The good side of the ledger is longer, and more profound, than the dark side.
We can read those good items off the list, and we can write them. We can live them, and share them. But none of it is automatic. Sometimes the gloomy list of things in life seems written boldly, in large letters. And sometimes – too often – the cheery words and promises seem hard to read… the letters small… the words smudged.
But they are there. Move your eyes closer; turn up the light; focus.
Focus. Things like death and taxes, hard times and false friends can seem indeed like the stark, sure things in life. And sometimes the blessings and good can seem distant and obscure. Well, God promised us many things, but not always a silver platter – we are better off when we focus, concentrate, pray, seek, and find.
I recently “discovered” a place called Pictured Rocks on the Upper Peninsula of Michigan.
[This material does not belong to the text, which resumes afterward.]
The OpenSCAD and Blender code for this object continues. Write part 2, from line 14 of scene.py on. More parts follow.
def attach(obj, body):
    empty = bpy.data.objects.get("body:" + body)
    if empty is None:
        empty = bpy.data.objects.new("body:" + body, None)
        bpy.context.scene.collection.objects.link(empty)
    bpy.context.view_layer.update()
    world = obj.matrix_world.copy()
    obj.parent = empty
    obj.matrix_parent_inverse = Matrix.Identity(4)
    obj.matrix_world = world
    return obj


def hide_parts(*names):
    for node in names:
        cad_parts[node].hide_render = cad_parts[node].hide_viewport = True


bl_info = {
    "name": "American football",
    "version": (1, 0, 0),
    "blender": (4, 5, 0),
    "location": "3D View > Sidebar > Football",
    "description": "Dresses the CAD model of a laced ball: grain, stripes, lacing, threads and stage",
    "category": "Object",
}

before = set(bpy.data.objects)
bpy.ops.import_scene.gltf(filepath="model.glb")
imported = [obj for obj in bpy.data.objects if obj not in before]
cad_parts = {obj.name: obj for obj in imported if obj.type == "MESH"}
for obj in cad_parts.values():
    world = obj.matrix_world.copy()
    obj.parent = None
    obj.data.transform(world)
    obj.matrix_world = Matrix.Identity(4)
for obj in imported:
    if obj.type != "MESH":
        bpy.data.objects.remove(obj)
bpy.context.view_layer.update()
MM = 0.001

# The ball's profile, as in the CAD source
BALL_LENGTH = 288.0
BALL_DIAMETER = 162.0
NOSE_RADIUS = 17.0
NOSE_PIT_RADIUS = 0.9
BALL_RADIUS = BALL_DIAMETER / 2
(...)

The UP is a strange and large place that once welcomed workers who felled all its trees (it is dense forestland again) and copper (mostly removed) and iron ore (largely mined). Now it is a remote and, despite its spurts of past exploitation, a sparsely populated forestland.
Its soil is not pure dirt, if there be such a thing. It still has traces and veins of copper, iron, and other minerals. But just as fermentation can be a curse or a blessing in foods, so do these random minerals in the soil – not enough to mine successfully any more, and perhaps annoying to farmers – “redeem” themselves. Along Lake Superior are sandstone cliffs, beaches, sand dunes, waterfalls, inland lakes, a deep forest, and a wild shoreline of cliffs. The minerals, exposed to the sun and air and moisture, present rainbows of copper-oranges and oxidized greens and all varieties of colors. Rust actually can be beautiful.
Dig a little and discover the good that lives in surprising places.
Yeast, wine, cheeses, black tea, penicillin, and a thousand things that “turn”… are transformed to good. As people, we can “turn” too; and even circumstances can turn to good. You know the song: tadpoles to bullfrogs; caterpillars to beautiful butterflies. Rusty rocks to unlikely rainbows.
Turn the pages of life if you have to. There is beauty everywhere in God’s world, and treasures in His plans. Focus; you will see them.
You can be them.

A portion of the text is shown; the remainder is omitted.